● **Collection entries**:
--*--

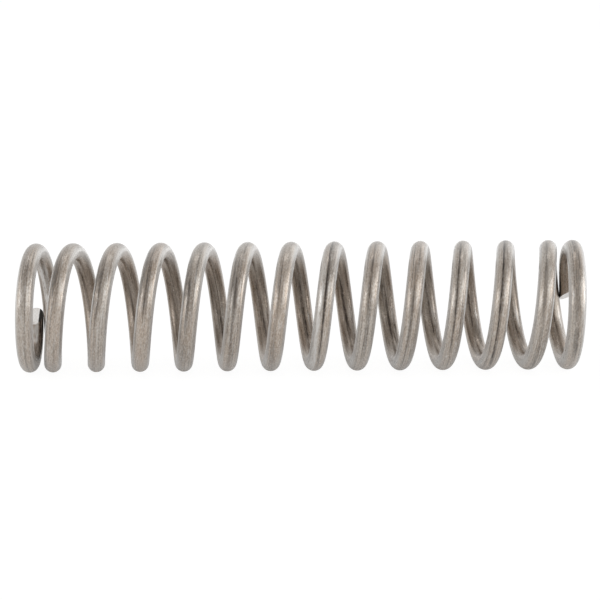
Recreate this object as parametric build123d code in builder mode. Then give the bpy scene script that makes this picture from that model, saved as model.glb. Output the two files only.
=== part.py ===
# Compression spring of a faucet, wound left-handed from one length of round wire.
#
# The first and the last coil are closed: each lies nearly flat, and the tip of the wire
# comes down beside the coil next to it. The tips are sheared off and left unground. The
# spring lies on its side, with +X along its axis towards its right end and the origin on
# the ground under its middle. Places along the wire are given in turns from its left tip.

from build123d import *

import os
from math import ceil, cos, pi, radians, sin

# Driving dimensions, in millimetres, degrees and turns
free_length = 76.2
outer_diameter = 17.4
wire_diameter = 2.32
total_turns = 13.975
pitch_fall = 0.27
left_tip_angle = 14.3
left_flat_turns = 0.56
left_rise_turns = 0.83
left_shear_angle = 40.0
right_flat_turns = 0.75
right_rise_turns = 0.14
right_shear_angle = 15.0
tip_clearance = 0.06

# Fineness of the centreline
points_per_turn = 16
direction_step = 0.001

# Worked out from the driving dimensions
wire_radius = wire_diameter / 2
outer_radius = outer_diameter / 2
coil_radius = outer_radius - wire_radius
closed_lead = wire_diameter + tip_clearance
climb_length = free_length - wire_diameter

# Wire beyond the toe of each tip, for the shears to take off
spare_length = tip_clearance
spare_turns = spare_length / (2 * pi * coil_radius)


def pitched(turns, flat_turns, rise_turns):
    """Turns of full pitch among the first turns of an end, the rise counting by its share."""
    engaged = min(max((turns - flat_turns) / rise_turns, 0), 1)
    return rise_turns * (engaged**3 - engaged**4 / 2) + max(turns - flat_turns - rise_turns, 0)


def pitched_from_left(turns):
    return pitched(turns, left_flat_turns, left_rise_turns)


def pitched_from_right(turns):
    return pitched(turns, right_flat_turns, right_rise_turns)


def fall_gain(turns):
    """Climb that the falling pitch adds over the first active turns, and takes off the last."""
    return pitch_fall * turns * (1 - turns / active_turns) / 2


# Leads of the two flat ends, in climb for each turn, and the mean pitch between them, so
# that each tip just clears the next coil and the whole spring has its free length
left_dead_turns = total_turns - pitched_from_left(total_turns)
right_dead_turns = total_turns - pitched_from_right(total_turns)
active_turns = total_turns - left_dead_turns - right_dead_turns
left_closed = pitched_from_left(1)
right_closed = pitched_from_right(1)
left_share = left_dead_turns / (1 - left_closed)
right_share = right_dead_turns / (1 - right_closed)
pitch = (
    climb_length
    - left_share * (closed_lead - fall_gain(left_closed))
    - right_share * (closed_lead + fall_gain(right_closed))
) / (active_turns - left_share * left_closed - right_share * right_closed)
left_lead = (closed_lead - pitch * left_closed - fall_gain(left_closed)) / (1 - left_closed)
right_lead = (closed_lead - pitch * right_closed + fall_gain(right_closed)) / (1 - right_closed)


def wire_point(turns):
    """Point of the centreline."""
    left_flat = turns - pitched_from_left(turns)
    right_flat = turns - pitched_from_right(total_turns) + pitched_from_right(total_turns - turns)
    active = turns - left_flat - right_flat
    climb = left_lead * left_flat + pitch * active + fall_gain(active) + right_lead * right_flat
    angle = radians(left_tip_angle + 360 * turns)
    return Vector(
        climb - climb_length / 2,
        coil_radius * cos(angle),
        outer_radius - coil_radius * sin(angle),
    )


def wire_direction(turns):
    """Unit vector along the wire, towards its right tip."""
    return (wire_point(turns + direction_step) - wire_point(turns - direction_step)).normalized()


def outward(turns):
    """Unit vector from the axis to the wire."""
    point = wire_point(turns)
    return Vector(0, point.Y, point.Z - outer_radius).normalized()


def shear_block(turns, inwards, shear_angle):
    """Block that takes off a tip beyond its slanted cut, slim enough to pass the next coil."""
    toe = wire_point(turns) + outward(turns) * wire_radius
    slant = radians(shear_angle)
    cut = Plane(toe, z_dir=inwards * cos(slant) + outward(turns) * sin(slant))
    foot = wire_point(turns) - inwards * 2 * spare_length
    with BuildPart(Plane(foot, x_dir=outward(turns), z_dir=inwards)) as block:
        Box(
            2 * wire_diameter,
            wire_diameter + tip_clearance,
            2 * wire_diameter,
            align=(Align.CENTER, Align.CENTER, Align.MIN),
        )
        split(bisect_by=cut, keep=Keep.BOTTOM)
    return block.part


first_station = -spare_turns
last_station = total_turns + spare_turns
steps = ceil(total_turns * points_per_turn)
stations = [first_station + (last_station - first_station) * step / steps for step in range(steps + 1)]

with BuildPart() as spring:
    with BuildLine():
        Spline(
            *[wire_point(turns) for turns in stations],
            tangents=[wire_direction(first_station), wire_direction(last_station)],
            tangent_scalars=[1, 1],
        )
    with BuildSketch(
        Plane(
            wire_point(first_station),
            x_dir=-outward(first_station),
            z_dir=wire_direction(first_station),
        )
    ):
        Circle(wire_radius)
    sweep(is_frenet=True)
    add(shear_block(0, wire_direction(0), left_shear_angle), mode=Mode.SUBTRACT)
    add(shear_block(total_turns, -wire_direction(total_turns), right_shear_angle), mode=Mode.SUBTRACT)

spring.part.label = "spring"

os.makedirs("parts", exist_ok=True)
export_step(spring.part, "parts/spring.step")
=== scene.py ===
"""Scene of a faucet's compression spring, wound from drawn steel wire, lying in a white studio."""

import logging
import math
from dataclasses import astuple, dataclass, field
from enum import Enum
from typing import Sequence

import bpy
import numpy as np
from mathutils import Euler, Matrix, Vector


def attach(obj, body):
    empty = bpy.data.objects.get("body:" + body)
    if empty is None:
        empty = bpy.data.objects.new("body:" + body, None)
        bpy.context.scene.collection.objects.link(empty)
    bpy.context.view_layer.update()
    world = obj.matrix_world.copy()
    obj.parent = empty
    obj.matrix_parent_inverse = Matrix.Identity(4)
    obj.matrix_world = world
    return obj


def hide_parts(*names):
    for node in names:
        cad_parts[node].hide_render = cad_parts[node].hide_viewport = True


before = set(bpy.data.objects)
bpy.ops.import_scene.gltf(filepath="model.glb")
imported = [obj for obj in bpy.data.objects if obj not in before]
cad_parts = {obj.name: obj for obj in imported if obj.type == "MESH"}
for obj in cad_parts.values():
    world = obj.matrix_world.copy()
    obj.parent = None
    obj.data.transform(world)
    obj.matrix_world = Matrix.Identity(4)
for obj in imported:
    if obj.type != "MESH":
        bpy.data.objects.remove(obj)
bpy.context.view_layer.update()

log = logging.getLogger("faucet_spring")


# ---- the wire's winding


class Winding(Enum):
    """The hand of the coil."""

    LEFT_HAND = 1
    RIGHT_HAND = -1


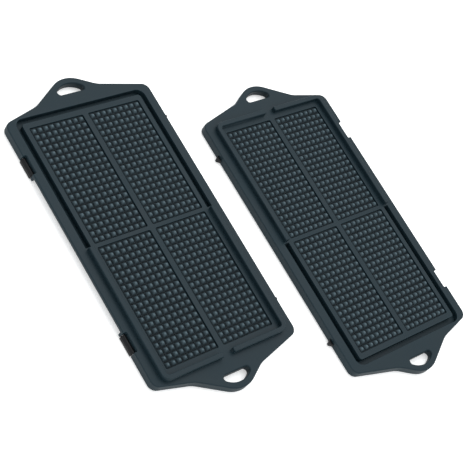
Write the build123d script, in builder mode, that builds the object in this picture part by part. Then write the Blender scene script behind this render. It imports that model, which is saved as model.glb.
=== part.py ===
from build123d import *
import os
from math import atan, atan2, cos, degrees, radians, tan

# A pair of tire traction mats, laid side by side with the grip face up, in millimetres.
# Each mat is a moulded frame with a loop handle at both ends, four studded rubber tread
# pads seated in the frame's pockets, two pinned latches along one long side and two claw
# hooks along the other. The far half of a mat has a groove round its panel and the near
# half a matching tongue, so two mats close face to face. The second mat is the same part
# turned half a turn about the vertical.
#
# Mat axes: X across (latches at -X, hooks at +X), Y along (groove half at +Y), Z up from
# the ground that the cleats stand on. Z 0 is the ground.

os.makedirs("parts", exist_ok=True)

# ---- outline ------------------------------------------------------------------------
half_width = 107.5          # mat centre to either long side
latch_corner_reach = 178.5  # mat centre to the latch side's corners, along Y
hook_side_extra = 6.0       # the hook side's corners reach this much further
end_slope = 14.0            # degrees that an end edge rises towards the handle
flank_slope = 31.0          # degrees that a handle's flanks rise
handle_rise = 40.5          # top of a handle's arch beyond the latch side's corners
corner_radius = 11.0        # plan radius of the four corners
foot_radius = 36.0          # plan radius where the end edge turns up into the handle
arch_radius = 36.0          # plan radius of the handle's arch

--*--

● **THE PROBLEM**: Out of the data above, set down the lines from the one with "with BuildPart() as" to the one with "before = set(bpy.data.objects)", both included, exactly as written and with no additions.

● **ANSWER TO THE EXERCISE**:
with BuildPart() as spring:
    with BuildLine():
        Spline(
            *[wire_point(turns) for turns in stations],
            tangents=[wire_direction(first_station), wire_direction(last_station)],
            tangent_scalars=[1, 1],
        )
    with BuildSketch(
        Plane(
            wire_point(first_station),
            x_dir=-outward(first_station),
            z_dir=wire_direction(first_station),
        )
    ):
        Circle(wire_radius)
    sweep(is_frenet=True)
    add(shear_block(0, wire_direction(0), left_shear_angle), mode=Mode.SUBTRACT)
    add(shear_block(total_turns, -wire_direction(total_turns), right_shear_angle), mode=Mode.SUBTRACT)

spring.part.label = "spring"

os.makedirs("parts", exist_ok=True)
export_step(spring.part, "parts/spring.step")
=== scene.py ===
"""Scene of a faucet's compression spring, wound from drawn steel wire, lying in a white studio."""

import logging
import math
from dataclasses import astuple, dataclass, field
from enum import Enum
from typing import Sequence

import bpy
import numpy as np
from mathutils import Euler, Matrix, Vector


def attach(obj, body):
    empty = bpy.data.objects.get("body:" + body)
    if empty is None:
        empty = bpy.data.objects.new("body:" + body, None)
        bpy.context.scene.collection.objects.link(empty)
    bpy.context.view_layer.update()
    world = obj.matrix_world.copy()
    obj.parent = empty
    obj.matrix_parent_inverse = Matrix.Identity(4)
    obj.matrix_world = world
    return obj


def hide_parts(*names):
    for node in names:
        cad_parts[node].hide_render = cad_parts[node].hide_viewport = True


before = set(bpy.data.objects)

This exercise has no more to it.